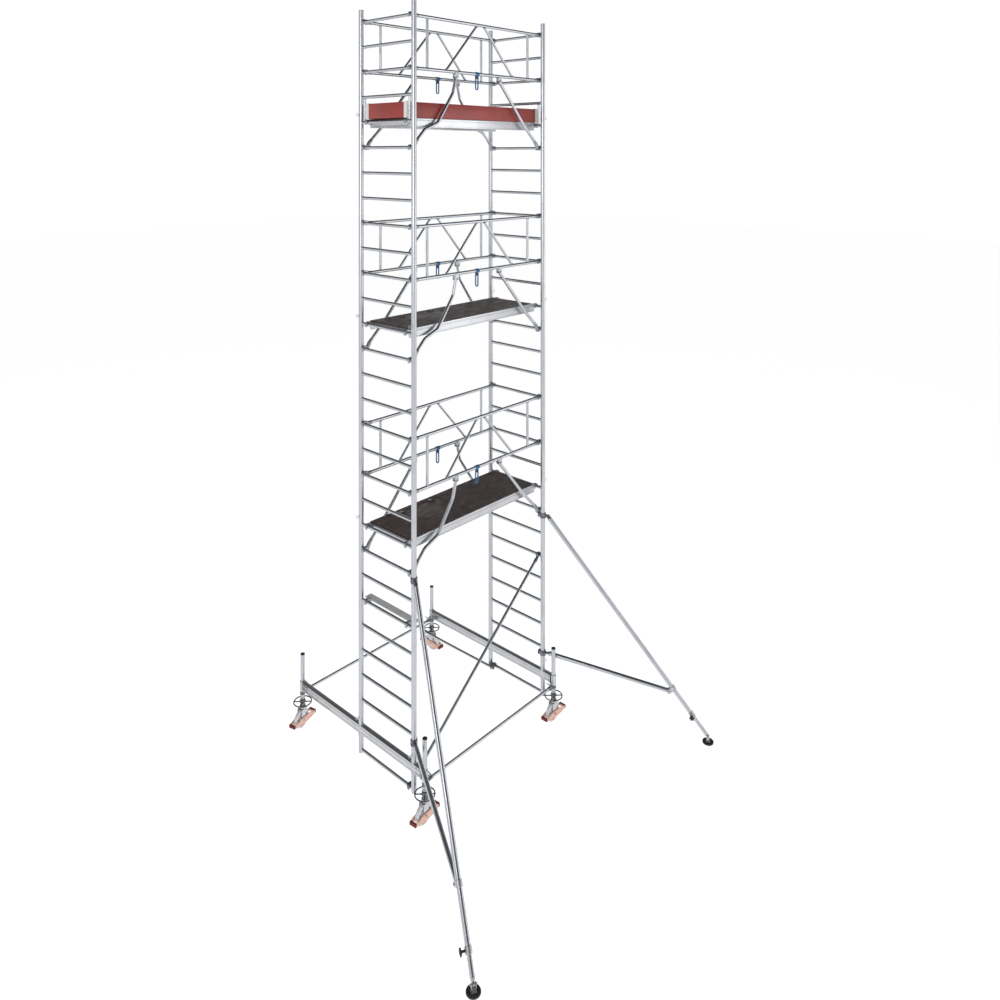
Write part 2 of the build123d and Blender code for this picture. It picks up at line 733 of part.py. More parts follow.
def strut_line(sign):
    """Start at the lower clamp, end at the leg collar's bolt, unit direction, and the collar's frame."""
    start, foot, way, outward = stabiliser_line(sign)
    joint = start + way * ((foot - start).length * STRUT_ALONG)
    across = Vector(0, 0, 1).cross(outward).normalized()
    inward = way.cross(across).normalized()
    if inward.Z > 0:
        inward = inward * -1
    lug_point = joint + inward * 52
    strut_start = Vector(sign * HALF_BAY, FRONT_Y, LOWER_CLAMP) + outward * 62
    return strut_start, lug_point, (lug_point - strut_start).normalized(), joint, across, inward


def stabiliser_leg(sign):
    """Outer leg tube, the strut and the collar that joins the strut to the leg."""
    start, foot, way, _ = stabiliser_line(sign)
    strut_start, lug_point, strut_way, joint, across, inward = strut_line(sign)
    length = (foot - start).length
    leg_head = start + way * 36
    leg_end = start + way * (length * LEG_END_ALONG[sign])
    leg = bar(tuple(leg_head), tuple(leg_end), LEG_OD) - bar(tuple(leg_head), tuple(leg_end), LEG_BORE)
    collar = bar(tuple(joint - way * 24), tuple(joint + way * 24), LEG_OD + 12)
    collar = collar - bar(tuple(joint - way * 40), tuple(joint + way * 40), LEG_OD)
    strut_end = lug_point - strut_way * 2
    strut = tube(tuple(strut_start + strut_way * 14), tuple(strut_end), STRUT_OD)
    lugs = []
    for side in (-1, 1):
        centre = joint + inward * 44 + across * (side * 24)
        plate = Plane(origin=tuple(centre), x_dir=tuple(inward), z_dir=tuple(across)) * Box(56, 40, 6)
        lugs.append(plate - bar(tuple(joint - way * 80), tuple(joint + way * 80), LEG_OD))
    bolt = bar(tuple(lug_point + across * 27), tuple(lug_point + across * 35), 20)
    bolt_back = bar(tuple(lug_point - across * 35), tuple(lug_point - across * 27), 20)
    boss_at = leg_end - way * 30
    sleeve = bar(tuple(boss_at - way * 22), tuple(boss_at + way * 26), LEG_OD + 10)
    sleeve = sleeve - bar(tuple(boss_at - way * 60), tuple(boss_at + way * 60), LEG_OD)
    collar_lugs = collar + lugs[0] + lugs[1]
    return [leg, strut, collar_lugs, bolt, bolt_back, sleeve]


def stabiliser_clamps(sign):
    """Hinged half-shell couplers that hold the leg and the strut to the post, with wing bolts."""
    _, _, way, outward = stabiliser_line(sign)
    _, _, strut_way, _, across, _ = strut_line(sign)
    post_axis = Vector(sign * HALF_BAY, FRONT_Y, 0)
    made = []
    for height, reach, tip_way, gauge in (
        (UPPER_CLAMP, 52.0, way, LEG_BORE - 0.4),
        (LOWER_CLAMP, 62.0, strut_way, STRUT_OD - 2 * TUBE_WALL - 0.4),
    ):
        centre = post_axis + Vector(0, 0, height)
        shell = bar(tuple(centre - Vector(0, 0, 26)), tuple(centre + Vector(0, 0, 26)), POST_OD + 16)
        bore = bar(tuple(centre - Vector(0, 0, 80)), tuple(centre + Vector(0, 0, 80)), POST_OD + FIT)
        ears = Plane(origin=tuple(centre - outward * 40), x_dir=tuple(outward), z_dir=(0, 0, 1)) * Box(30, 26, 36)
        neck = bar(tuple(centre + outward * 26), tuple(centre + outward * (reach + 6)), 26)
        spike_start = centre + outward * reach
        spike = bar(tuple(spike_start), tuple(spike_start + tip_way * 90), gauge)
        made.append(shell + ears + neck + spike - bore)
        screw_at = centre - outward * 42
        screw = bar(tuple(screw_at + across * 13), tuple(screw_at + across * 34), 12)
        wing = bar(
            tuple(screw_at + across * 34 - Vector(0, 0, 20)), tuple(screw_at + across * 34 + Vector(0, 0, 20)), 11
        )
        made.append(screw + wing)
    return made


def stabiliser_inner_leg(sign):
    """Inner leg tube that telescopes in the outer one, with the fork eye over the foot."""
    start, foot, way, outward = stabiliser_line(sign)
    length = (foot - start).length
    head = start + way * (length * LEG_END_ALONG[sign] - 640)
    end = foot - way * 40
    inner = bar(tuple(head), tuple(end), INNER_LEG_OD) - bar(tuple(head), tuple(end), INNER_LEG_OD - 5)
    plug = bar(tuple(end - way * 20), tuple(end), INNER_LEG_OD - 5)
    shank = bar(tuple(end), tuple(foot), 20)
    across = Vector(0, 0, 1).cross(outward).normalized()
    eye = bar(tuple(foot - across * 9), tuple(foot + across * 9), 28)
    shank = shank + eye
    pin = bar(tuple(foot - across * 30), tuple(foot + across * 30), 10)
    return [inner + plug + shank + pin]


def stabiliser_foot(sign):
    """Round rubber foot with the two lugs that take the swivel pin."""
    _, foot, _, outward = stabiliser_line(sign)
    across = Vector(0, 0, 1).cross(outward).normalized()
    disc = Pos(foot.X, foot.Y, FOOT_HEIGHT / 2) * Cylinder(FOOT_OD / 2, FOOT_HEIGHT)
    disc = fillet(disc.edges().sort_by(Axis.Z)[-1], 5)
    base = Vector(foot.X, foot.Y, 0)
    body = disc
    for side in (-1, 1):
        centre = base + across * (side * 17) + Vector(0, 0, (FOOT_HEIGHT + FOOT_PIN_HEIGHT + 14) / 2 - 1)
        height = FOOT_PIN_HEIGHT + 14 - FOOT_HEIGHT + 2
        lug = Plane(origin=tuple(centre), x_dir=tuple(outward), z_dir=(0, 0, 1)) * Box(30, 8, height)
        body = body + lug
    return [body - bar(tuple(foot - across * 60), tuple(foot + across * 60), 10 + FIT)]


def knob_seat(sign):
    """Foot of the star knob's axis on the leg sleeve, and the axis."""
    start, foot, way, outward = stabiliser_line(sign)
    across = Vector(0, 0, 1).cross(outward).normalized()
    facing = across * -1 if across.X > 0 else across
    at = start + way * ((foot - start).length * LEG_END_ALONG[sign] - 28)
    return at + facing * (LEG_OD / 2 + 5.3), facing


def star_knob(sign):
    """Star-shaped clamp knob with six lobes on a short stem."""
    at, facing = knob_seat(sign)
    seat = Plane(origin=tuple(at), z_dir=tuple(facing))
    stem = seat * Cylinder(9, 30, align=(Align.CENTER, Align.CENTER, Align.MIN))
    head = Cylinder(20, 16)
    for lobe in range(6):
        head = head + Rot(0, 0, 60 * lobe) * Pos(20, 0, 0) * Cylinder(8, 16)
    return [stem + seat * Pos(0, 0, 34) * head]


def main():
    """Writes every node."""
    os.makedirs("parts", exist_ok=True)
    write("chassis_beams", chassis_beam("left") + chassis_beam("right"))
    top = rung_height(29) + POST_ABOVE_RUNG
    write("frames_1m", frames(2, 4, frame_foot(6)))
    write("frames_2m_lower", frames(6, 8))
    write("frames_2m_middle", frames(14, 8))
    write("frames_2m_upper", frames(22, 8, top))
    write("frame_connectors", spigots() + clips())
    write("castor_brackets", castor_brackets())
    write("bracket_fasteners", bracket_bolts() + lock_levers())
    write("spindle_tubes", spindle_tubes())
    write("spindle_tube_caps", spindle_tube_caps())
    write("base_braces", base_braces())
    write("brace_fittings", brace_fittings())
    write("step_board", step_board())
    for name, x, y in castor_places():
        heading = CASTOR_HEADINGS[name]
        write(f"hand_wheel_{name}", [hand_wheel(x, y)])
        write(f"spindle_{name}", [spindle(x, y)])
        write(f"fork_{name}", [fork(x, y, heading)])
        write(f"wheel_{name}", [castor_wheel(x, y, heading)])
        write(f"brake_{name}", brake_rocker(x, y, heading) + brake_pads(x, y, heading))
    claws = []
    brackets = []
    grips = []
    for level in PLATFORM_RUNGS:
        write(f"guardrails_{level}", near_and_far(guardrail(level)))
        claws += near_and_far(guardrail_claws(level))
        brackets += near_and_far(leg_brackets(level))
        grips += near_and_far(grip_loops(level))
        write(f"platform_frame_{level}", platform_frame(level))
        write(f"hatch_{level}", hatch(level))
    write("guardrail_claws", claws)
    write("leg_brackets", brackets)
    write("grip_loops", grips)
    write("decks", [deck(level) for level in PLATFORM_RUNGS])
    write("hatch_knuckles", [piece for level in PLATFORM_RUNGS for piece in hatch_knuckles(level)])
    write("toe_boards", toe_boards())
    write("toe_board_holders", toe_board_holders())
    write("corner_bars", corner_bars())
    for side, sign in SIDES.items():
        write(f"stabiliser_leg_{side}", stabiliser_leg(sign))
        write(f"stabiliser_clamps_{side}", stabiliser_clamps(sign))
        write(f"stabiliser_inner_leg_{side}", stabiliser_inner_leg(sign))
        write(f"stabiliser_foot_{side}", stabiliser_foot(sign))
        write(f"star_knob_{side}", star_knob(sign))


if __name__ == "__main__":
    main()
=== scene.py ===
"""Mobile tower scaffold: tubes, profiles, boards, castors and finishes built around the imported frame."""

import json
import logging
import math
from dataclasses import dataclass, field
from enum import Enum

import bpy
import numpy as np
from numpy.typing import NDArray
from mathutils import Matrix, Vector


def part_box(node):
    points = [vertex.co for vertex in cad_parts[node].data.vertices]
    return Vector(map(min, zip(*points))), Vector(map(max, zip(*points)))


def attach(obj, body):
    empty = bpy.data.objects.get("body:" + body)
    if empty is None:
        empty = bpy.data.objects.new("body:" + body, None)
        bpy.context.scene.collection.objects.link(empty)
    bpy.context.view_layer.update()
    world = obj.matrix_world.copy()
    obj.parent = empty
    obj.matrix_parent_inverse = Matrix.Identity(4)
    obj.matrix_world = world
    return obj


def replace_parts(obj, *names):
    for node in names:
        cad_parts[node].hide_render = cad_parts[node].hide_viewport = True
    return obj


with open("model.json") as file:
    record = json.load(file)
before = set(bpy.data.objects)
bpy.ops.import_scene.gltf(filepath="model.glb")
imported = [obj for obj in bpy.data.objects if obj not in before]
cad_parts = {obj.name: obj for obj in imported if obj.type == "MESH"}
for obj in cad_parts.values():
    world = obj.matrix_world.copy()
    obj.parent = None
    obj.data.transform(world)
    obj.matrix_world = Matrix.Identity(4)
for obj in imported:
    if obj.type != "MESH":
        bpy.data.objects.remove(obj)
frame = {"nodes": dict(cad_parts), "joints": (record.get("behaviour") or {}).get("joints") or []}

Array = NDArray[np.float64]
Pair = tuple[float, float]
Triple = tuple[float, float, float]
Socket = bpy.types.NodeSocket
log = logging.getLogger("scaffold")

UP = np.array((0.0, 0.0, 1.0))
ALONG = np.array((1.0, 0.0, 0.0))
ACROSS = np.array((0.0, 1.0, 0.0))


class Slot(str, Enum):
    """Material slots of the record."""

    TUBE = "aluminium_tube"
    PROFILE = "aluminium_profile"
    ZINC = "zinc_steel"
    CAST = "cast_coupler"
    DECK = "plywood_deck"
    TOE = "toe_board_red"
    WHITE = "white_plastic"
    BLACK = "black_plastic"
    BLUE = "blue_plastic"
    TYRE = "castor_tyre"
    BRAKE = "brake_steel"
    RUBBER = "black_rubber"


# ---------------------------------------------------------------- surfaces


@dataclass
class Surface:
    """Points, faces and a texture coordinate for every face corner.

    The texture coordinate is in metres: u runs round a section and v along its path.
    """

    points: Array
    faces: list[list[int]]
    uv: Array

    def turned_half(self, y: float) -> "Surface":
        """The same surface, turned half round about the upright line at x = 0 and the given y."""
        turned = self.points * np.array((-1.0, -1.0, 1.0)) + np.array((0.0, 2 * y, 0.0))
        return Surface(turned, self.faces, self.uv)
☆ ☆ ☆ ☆
[OBJECTIVE]
Copy out all lines where the word "True" appears.

[PROBLEM SOLUTION]
    os.makedirs("parts", exist_ok=True)
        cad_parts[node].hide_render = cad_parts[node].hide_viewport = True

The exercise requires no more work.